From 1995 to 1999, Bryn Mawr and Harvard graduate Jennifer Krier, who had done anthropological research in Sumatra, worked as an assistant professor of anthropology at Cornell, along with being a wife and mother.

Now, sitting on that low cement wall outside the Cherry Lane, she said: “When Hilary and I met that day at that gymnastics class, I’d left my job at Cornell and was experimenting with new creative-writing styles.”

“And I,” said Stanford graduate Hilary Illick, who had won prizes for short stories after working as a journalist in Paris and Boston, “was at that juncture looking for a collaborator — mostly because I was feeling kind of isolated as a mother and a writer. But I didn’t want a job.”

“And I also felt isolated,” said Ms. Krier. “I had left my job at Cornell so as to live in the same city as my husband” — Boston businessman Rob Cosinuke — “and because I’d found the job restrictive in terms of hours and creativity.”

“For the same reason that she quit her job,” said Ms. Illick, “I didn’t WANT a job. We also both wanted to get our voices out there, to debunk the cultural myth of motherhood: that you can have it all, with no cost, and be perfect.”

Krier: “When I went to Bryn Mawr there was no question but that we would all go on and have careers. Most of us went on to graduate school” — in her case, to Harvard for a Ph.D. “I didn’t realize until later that none of my professors in college had children …”

Illick (with surprise): “I never knew that about you!”

Krier: “I don’t think it sank in until I was a professor with children, and wondering why it was so untenable. Also, a lot of us had mothers who were dedicated to raising kids. My mother had wanted to do graduate work in history, and her professor at Wisconsin told her to forget about it.”

Illick: “My mother didn’t finish college, in order to have kids. She left Barnard to have me. Then, in the ‘70s, when I was 8 or 9, she went back and got her BA and MA at Bryn Mawr.”

Krier: “The point is, for me, I didn’t foresee the struggle, the conflicts between job and family. It didn’t occur to me, basically, until, at 30, I’d had my first child.”

Illick, whose husband is Pierre Valette, producer of TV’s “Arthur” show for children sadi, “I was 27.”

Krier: “I could talk about it in seminars or something, but I just thought it would be as easy for me as for my professors.
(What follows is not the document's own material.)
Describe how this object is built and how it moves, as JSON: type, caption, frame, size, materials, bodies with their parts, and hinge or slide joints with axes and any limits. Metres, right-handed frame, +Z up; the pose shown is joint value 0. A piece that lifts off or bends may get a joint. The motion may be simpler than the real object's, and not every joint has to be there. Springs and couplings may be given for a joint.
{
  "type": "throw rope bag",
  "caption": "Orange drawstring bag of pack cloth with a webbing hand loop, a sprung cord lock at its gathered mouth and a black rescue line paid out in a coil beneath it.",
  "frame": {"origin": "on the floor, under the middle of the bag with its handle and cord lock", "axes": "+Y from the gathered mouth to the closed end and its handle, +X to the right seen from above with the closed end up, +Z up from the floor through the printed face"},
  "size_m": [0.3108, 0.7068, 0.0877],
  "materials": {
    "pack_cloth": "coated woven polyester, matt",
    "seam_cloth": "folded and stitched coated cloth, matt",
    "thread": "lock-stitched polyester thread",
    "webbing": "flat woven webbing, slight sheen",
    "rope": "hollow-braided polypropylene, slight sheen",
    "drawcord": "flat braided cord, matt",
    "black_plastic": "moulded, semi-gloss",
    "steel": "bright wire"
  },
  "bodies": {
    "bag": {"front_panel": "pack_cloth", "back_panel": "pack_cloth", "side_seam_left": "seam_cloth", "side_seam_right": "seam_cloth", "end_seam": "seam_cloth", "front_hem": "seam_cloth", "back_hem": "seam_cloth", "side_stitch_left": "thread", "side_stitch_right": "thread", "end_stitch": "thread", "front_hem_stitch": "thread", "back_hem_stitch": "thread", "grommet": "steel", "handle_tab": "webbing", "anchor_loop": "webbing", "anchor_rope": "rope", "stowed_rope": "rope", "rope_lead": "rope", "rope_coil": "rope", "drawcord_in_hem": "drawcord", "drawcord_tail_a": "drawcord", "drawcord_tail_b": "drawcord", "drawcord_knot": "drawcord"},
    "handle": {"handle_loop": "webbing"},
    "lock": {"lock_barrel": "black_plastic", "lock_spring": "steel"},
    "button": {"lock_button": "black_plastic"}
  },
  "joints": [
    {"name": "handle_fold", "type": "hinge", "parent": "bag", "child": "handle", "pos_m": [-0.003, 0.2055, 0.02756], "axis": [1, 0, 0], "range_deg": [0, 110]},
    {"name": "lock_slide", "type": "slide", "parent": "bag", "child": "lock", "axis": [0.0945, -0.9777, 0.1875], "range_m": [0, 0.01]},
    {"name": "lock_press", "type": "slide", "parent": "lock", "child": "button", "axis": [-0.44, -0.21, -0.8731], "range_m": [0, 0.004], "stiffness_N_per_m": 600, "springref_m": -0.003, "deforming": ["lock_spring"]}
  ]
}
It didn’t occur to me that the women who were teaching these seminars and writing these papers had basically given up” — were never going to have children.

Illick: “I was married and having babies while in graduate school at San Francisco State.”
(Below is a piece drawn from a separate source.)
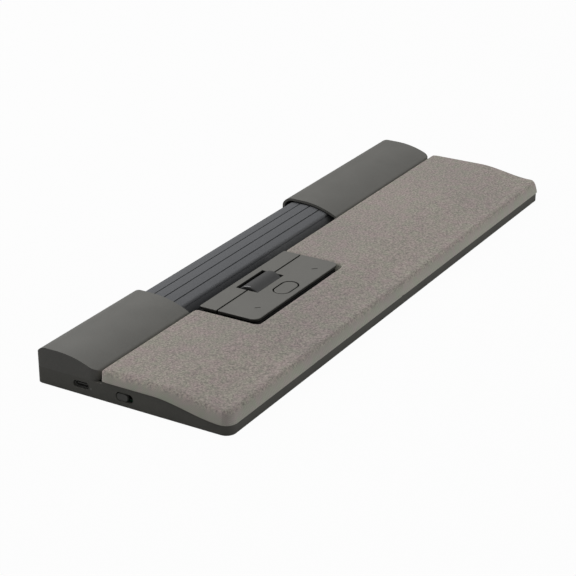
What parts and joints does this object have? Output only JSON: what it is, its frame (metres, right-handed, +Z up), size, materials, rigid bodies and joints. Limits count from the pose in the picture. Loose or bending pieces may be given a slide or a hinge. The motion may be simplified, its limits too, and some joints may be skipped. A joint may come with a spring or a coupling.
{
  "type": "slider-bar desk pointing device with wrist rest",
  "caption": "Low desk bar with a sliding ribbed belt between two covers, a key module with scroll wheel, and a fabric wrist rest.",
  "frame": {"origin": "centre of the footprint, on the desk surface under the feet", "axes": "+X towards the user's right along the length, +Y away from the user, +Z up"},
  "size_m": [0.395, 0.124, 0.0224],
  "materials": {
    "housing": "fine spark-eroded matt texture, dark warm grey",
    "cover": "fine matt texture, warm grey",
    "key": "smooth satin grey faces on black sides",
    "knob": "fine matt texture, dark warm grey",
    "inner_black": "matt black moulding",
    "knit": "fine melange woven polyester, warm grey",
    "foam": "open-cell foam, grey",
    "belt": "ribbed rubberised textile, dark blue-grey",
    "core": "smooth slippery plastic, black",
    "tyre": "smooth soft-touch rubber, charcoal",
    "steel": "zinc-plated steel",
    "port_metal": "dark nickel-plated steel",
    "component": "moulded electronic component, black",
    "board": "circuit board with green solder mask",
    "ribbon": "flat flexible cable, off-white",
    "cell": "soft foil pouch",
    "light": "translucent light guide, unlit",
    "foot": "matt elastomer"
  },
  "bodies": {
    "base": {"base_tray": "housing", "battery": "cell", "board_screws": "steel", "click_switch_left": "component", "click_switch_right": "component", "core_spring_left": "steel", "core_spring_right": "steel", "core_support_left": "inner_black", "core_support_right": "inner_black", "foot_back_left": "foot", "foot_back_middle": "foot", "foot_back_right": "foot", "foot_front_left": "foot", "foot_front_middle": "foot", "foot_front_right": "foot", "housing_screws": "steel", "key_board": "board", "left_cover": "cover", "main_board": "board", "module_frame": "inner_black", "optical_sensor": "component", "pad_carrier": "inner_black", "pad_fabric": "knit", "pad_foam": "foam", "port_board": "board", "power_switch_body": "component", "ribbon_cable": "ribbon", "right_cover": "cover", "sensor_lens": "light", "shortcut_switch_left": "component", "shortcut_switch_right": "component", "slider_switch": "component", "speed_switch": "component", "status_light": "light", "usb_receptacle": "port_metal", "wheel_encoder": "component", "wheel_switch": "component", "wrist_deck": "inner_black"},
    "slider_core": {"core_bar": "core", "core_end_left": "core", "core_end_right": "core"},
    "slider_sleeve": {"slider_belt": "belt"},
    "cradle": {"wheel_cradle": "core"},
    "scroll_wheel": {"wheel_tyre": "tyre", "wheel_hub": "core", "wheel_axle": "steel"},
    "click_key": {"click_plate": "key"},
    "shortcut_key": {"shortcut_bar": "key"},
    "speed_key": {"speed_button": "key"},
    "power_slider": {"power_knob": "knob"}
  },
  "joints": [
    {"name": "core_press", "type": "slide", "parent": "base", "child": "slider_core", "axis": [0, 0, 1], "range_m": [-0.0007, 0], "stiffness_N_per_m": 1500, "springref_m": 0.0012, "deforming": ["core_spring_left", "core_spring_right"]},
    {"name": "belt_slide", "type": "slide", "parent": "slider_core", "child": "slider_sleeve", "axis": [1, 0, 0], "range_m": [-0.02, 0.02]},
    {"name": "wheel_press", "type": "slide", "parent": "base", "child": "cradle", "axis": [0, 0, 1], "range_m": [-0.0005, 0], "stiffness_N_per_m": 1500, "springref_m": 0.0008},
    {"name": "wheel_spin", "type": "hinge", "parent": "cradle", "child": "scroll_wheel", "pos_m": [-0.0565, 0.00625, 0.0129], "axis": [1, 0, 0], "continuous": true},
    {"name": "click_rock", "type": "hinge", "parent": "base", "child": "click_key", "pos_m": [-0.0565, -0.01005, 0.0146], "axis": [0, 1, 0], "range_deg": [-1.2, 1.2], "stiffness_Nm_per_rad": 1},
    {"name": "shortcut_rock", "type": "hinge", "parent": "base", "child": "shortcut_key", "pos_m": [-0.0565, 0.01535, 0.0146], "axis": [0, 1, 0], "range_deg": [-1.2, 1.2], "stiffness_Nm_per_rad": 1},
    {"name": "speed_press", "type": "slide", "parent": "base", "child": "speed_key", "axis": [0, 0, 1], "range_m": [-0.0005, 0], "stiffness_N_per_m": 800, "springref_m": 0.0006},
    {"name": "power_slide", "type": "slide", "parent": "base", "child": "power_slider", "axis": [0, -1, 0], "range_m": [0, 0.0033]}
  ]
}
Krier: “I think Hilary and I hit it off because we both realized the other was the kind of person who told juicy, truthful stories of what it is to be a mom, with all the mishaps and everyday conflicts — “

Illick: “ — and doubts.”

Krier: “To all accounts, we both looked to be highly competent mothers. It was nice to be able to talk about all the dark stuff, the hard part.”
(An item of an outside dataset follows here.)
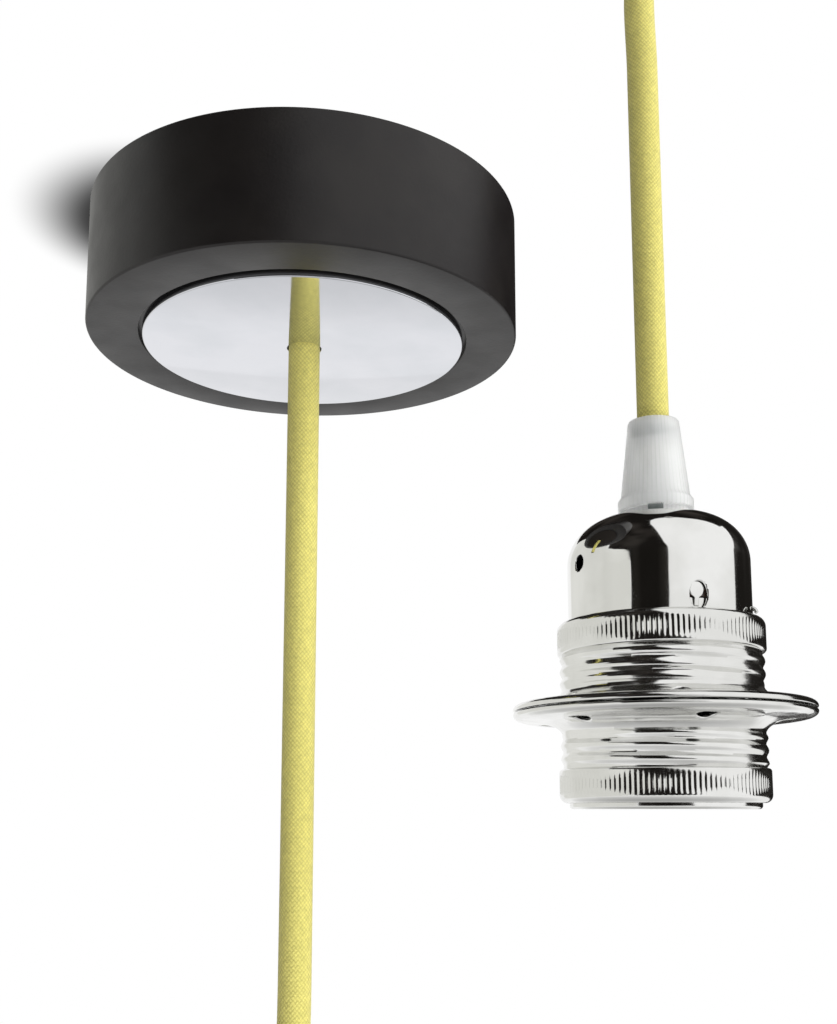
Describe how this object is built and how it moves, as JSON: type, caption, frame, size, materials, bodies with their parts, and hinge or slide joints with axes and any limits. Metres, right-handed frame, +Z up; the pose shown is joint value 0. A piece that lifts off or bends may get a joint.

They had started writing together almost immediately after they’d met, doing scenes, writing everything together.

“We talked it out and turned to the keyboard,” said Hilary Illick. “Extremely collaborative.”

The play doesn’t pull any punches, or seems not to, about some pretty rocky moments, bed-wise and otherwise, in each of their marriages.

Illick: “I’d like to say something. I don’t feel my marriage has ever been rocky. Even in this play. It’s one of the happiest marriages I know. I say this with full gratitude. We do pay homage to the husbands and all they have to do. We don’t think women are the only ones carrying a heavy load.”

Krier: “Even in healthy marriages you go to dark places, and you can emerge from them.”

Illick: “That’s the point. You can emerge within the same night. Or the same year. It depends.”

Krier: “What makes life so rocky is that there’s so much to negotiate. Everything’s up for negotiation.”

Had any of their children attended the readings or the performances in Cambridge?

Krier: “It’s not for children.”

Illick: “Not appropriate.”

Both together: “Please say it’s sold out!”

Illick: “And that we appeal to all generations and sexual orientations!”

Krier; “And the reason we’re down here looking for actors is so we can take our kids to school.”

Illick: “We didn’t want to be commuting mothers.”

Krier: “We didn’t in the beginning plan to write a play. We just wanted to do some cool, edgy mom thing — and it evoluted into a play.”

Illick: “We got swept up in something. You know how Michelangelo said that David came out of the stone — that David was already there in the stone?”

Jennifer Krier: “Right before we met we were like women at the end of our rope. We met, we talked, and this whole new thing turned around.”

Hilary Illick: “True creativity, true collaboration. One plus one equals more than two.”

It did for Julia Gibbs and Myrtle Webb also. Only there, Mr. Wilder spoke for them.